Thursday, February 25, 2010

Personalized Annoyance of Research Enthusiast (PARE)

Last night I finally got my paws on a paper which started out on a frustrating tack. Last week, a flurry of news items heralded a new approach from Vogelstein's group at Johns Hopkins that involved second generation sequencing of patient tumor samples. But, the early reports claimed it had been published in Science Translational Medicine, whereas it most certainly wasn't there except a suggestive teaser about the next week's issue. I thought perhaps someone had really blown it and ignored an embargo, but then it turned out the AAAS meeting is going on and the work was presented there. Few things more irritating than a paper being bandied about that I can't get my eyes on! Plus, I have a manuscript due next week that this might be relevant to, so the desire to get a copy was intense!

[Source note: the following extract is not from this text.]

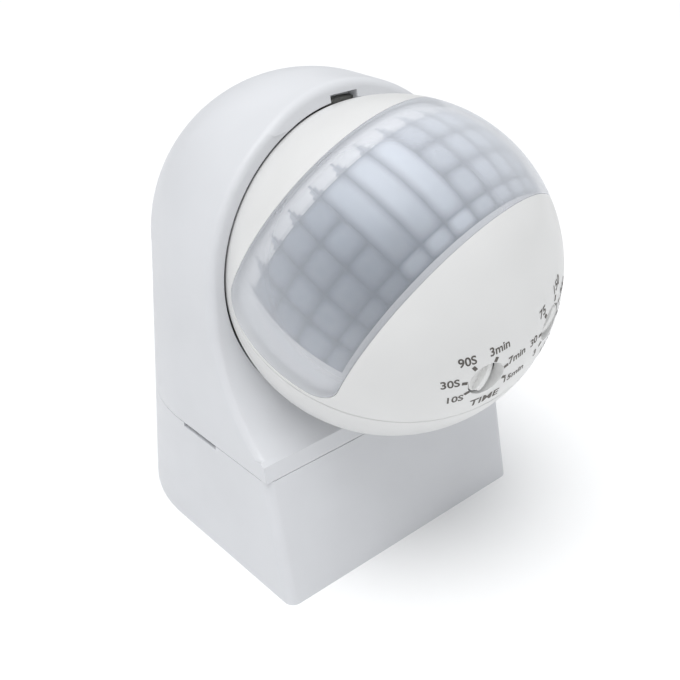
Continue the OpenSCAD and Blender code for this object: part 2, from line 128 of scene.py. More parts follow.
class LensSettings(bpy.types.PropertyGroup):
    haze: bpy.props.FloatProperty(
        name="Haze", description="How milky the lens sheet is, seen square on",
        default=0.13, min=0, max=1, subtype="FACTOR")
    sheet_colour: bpy.props.FloatVectorProperty(
        name="Sheet colour", description="Colour of the milky sheet",
        subtype="COLOR", size=3, min=0, max=1, default=(0.74, 0.76, 0.80))
    cell_colour: bpy.props.FloatVectorProperty(
        name="Cell colour", description="Colour of the middle of each lens cell",
        subtype="COLOR", size=3, min=0, max=1, default=(0.33, 0.375, 0.44))
    # Painted light: the pale colour the cells are painted where they should look lit.
    painted_light_colour: bpy.props.FloatVectorProperty(
        name="Glow colour", description="Colour of the cells that light up most",
        subtype="COLOR", size=3, min=0, max=1, default=(0.72, 0.77, 0.85))
    joint_colour: bpy.props.FloatVectorProperty(
        name="Joint colour", description="Colour of the joints between the cells",
        subtype="COLOR", size=3, min=0, max=1, default=(0.17, 0.20, 0.25))
    border_colour: bpy.props.FloatVectorProperty(
        name="Border colour", description="Colour of the frosted border",
        subtype="COLOR", size=3, min=0, max=1, default=(0.82, 0.825, 0.845))


class DialSettings(bpy.types.PropertyGroup):
    print_colour: bpy.props.FloatVectorProperty(
        name="Print colour", description="Colour of the printed scales",
        subtype="COLOR", size=3, min=0, max=1, default=(0.10, 0.09, 0.08))
    figure_size: bpy.props.FloatProperty(
        name="Figure size", description="Height of the printed figures' type",
        default=2.5 * MM, min=0, unit="LENGTH")


def stage_settings():
    return bpy.context.scene.sensor_stage


def shell_settings():
    return bpy.context.scene.sensor_shells


def lens_settings():
    return bpy.context.scene.sensor_lens


def dial_settings():
    return bpy.context.scene.sensor_dials


# ---------------------------------------------------------------- shapes


def node_copy(name, whole_below):
    """A CAD node's mesh with its doubles merged, and its flat faces made whole up to a height."""
    bm = bmesh.new()
    bm.from_mesh(NODES[name].data)
    bmesh.ops.remove_doubles(bm, verts=bm.verts, dist=2e-6)
    low = [e for e in bm.edges if max(v.co.z for v in e.verts) < whole_below]
    bmesh.ops.dissolve_limit(bm, angle_limit=FLAT, verts=[], edges=low)
    return bm


def put_in_scene(name, bm):
    """Turns a shape into an object at the origin."""
    mesh = bpy.data.meshes.new(name)
    bm.to_mesh(mesh)
    bm.free()
    piece = bpy.data.objects.new(name, mesh)
    bpy.context.scene.collection.objects.link(piece)
    return piece


def finish_piece(name, bm, body, material, nodes=(), sharp=SHARP):
    """Shades the shape, gives it its finish, ties it to its body and hides the CAD nodes it stands for.
    """
    for face in bm.faces:
        face.smooth = True
    for edge in bm.edges:
        edge.smooth = len(edge.link_faces) == 2 and edge.calc_face_angle(math.pi) < sharp
    piece = put_in_scene(name, bm)
    piece.data.materials.append(material)
    weights = piece.modifiers.new("even shading", "WEIGHTED_NORMAL")
    weights.keep_sharp = True
    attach(piece, body)
    if nodes:
        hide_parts(*nodes)
    return piece


def combine(first, second, operation):
    """One closed shape from two, by the exact solver."""
    a, b = put_in_scene("blank", first), put_in_scene("cutter", second)
    step = a.modifiers.new("combine", "BOOLEAN")
    step.operation, step.solver, step.object = operation, "EXACT", b
    depsgraph = bpy.context.evaluated_depsgraph_get()
    depsgraph.update()
    mesh = bpy.data.meshes.new_from_object(a.evaluated_get(depsgraph))
    result = bmesh.new()
    result.from_mesh(mesh)
    for piece in (a, b):
        bpy.data.meshes.remove(piece.data)
    bpy.data.meshes.remove(mesh)
    bmesh.ops.remove_doubles(result, verts=result.verts, dist=SAME_POINT)
    return result


def round_edges(bm, edges, width, segments=3):
    if edges:
        bmesh.ops.bevel(bm, geom=list(edges), offset=width, offset_type="OFFSET", affect="EDGES",
                        segments=segments, profile=0.5, material=-1, clamp_overlap=False)


def sharp_edges(bm, keep, angle=SHARP):
    """The convex sharp edges whose middle the test keeps."""
    found = []
    for edge in bm.edges:
        if len(edge.link_faces) == 2 and edge.is_convex and edge.calc_face_angle(0) > angle:
            middle = (edge.verts[0].co + edge.verts[1].co) / 2
            if keep(middle):
                found.append(edge)
    return found


def scaled(x, y, z):
    return Matrix.Diagonal((x, y, z, 1))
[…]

Yesterday, it really did come out. You'll need a subscription to read it -- though that is only $50 for online access if you already have a Science personal subscription. The gist of the paper showed up in the reports. Using SOLiD, they sequenced cancer genomes around 1X coverage using 1.5Kb mate-paired libraries using 25 long reads. For copy number analysis they also used single end reads. The key point is to identify rearrangements using the mate-paired fragments.

Now, many papers have looked at rearrangements in cancer using mate paired or paired end strategies. What sets this paper apart is doing something with it: turning these into patient specific tumor markers (an approach they call PARE for personalized analysis of rearranged ends). Because rearrangements are specific to the tumor and not at all like what is in the patient's normal DNA, they make great PCR amplicons for finding the tumor. Indeed, they were able to detect tumor DNA in blood with their assays.

This is an example of second generation sequencing getting very close to the clinic. But what will it take to get it there? Many of the news items claimed the cost might be soon down around $3K. Now, to do this properly you really need to either do the sequencing on both normal and tumor DNA or make a bunch of assays and expect some to be duds. Why? Because some of these structural changes will either be alignment noise or private germline structural variants. They do use copy-number analysis to filter the list -- many tumor rearrangments will be associated with local copy number amplification. But more importantly, the cost numbers sound suspiciously like reagent-only cost, not fully-loaded. Fully loaded costs include the ~$1.5M sequencing center (SOLiD + prep gear + compute farm), real estate & salaries. These could easily double or triple that cost, though someone who actually owns a green eyeshade should figure that out for sure.

The paper talks a little bit about the risk that as a tumor evolves one of these markers might be lost. This is particularly the case here because, unlike many papers, they really aren't worried if the rearrangement is driving the tumor. It's a handy landmark, though you would find driving rearrangements with it too. But, one particular worry is that a given rearrangement might not be in the dominant clone or a clone which treatment selects for survival. So having multiple markers will be a useful protection -- though that will up costs.

But back to irritating: a key value left out of this paper (and unfortunately most such papers) is the amount of input DNA for sequencing. Many of these sorts of protocols start with 5-10 micrograms of DNA, though some mate-pair schemes call for 5 to 10 times that. For some tumor types, that's a kings's ransom -- particularly for recurrent tumors or inoperable ones. Even beyond that, large scale application of this approach will require automating the library construction process end-to-end.

It's also worth noting that this is an application where absolute speed isn't critical . For generating a marker to be used for long-term following of the tumor, needing two weeks for SOLiD library prep & assembly and another few weeks to develop the PCR assays won't be a major roadblock. But, any sequencing-based approach used to determine treatment strategy needs to turn around results in not much more than 1-2 days. That's a high hurdle, and a wide open spot for fast sequencing technologies such as 454, PacBio, nanopores & Ion Torrent.

This is also an approach where someone with a long but noisy sequencing technology should take a hard look. Calling rearrangements with very long reads shouldn't require nearly the level of accuracy as calling point mutations.
Leary, R., Kinde, I., Diehl, F., Schmidt, K., Clouser, C., Duncan, C., Antipova, A., Lee, C., McKernan, K., De La Vega, F., Kinzler, K., Vogelstein, B., Diaz, L., & Velculescu, V. (2010). Development of Personalized Tumor Biomarkers Using Massively Parallel Sequencing Science Translational Medicine, 2 (20), 20-20 DOI: 10.1126/scitranslmed.3000702

1 comment:

Stephen Henderson said...

spot on analysis. Even gene expression diagnosis is rare as it is lengthy and expensive and has to be interpreted by bioinformatics people usually without medical degrees (which is bitterly resented by pathologists).

The point about publishing the input DNA (or RNA) is also a sore point of mine. How the hell do referees let them leave that out? I can contact them and ask or spend several thousand pounds and weeks of work trying it out for myself with precious samples.

If you publish something I should be able to repeat it from the paper!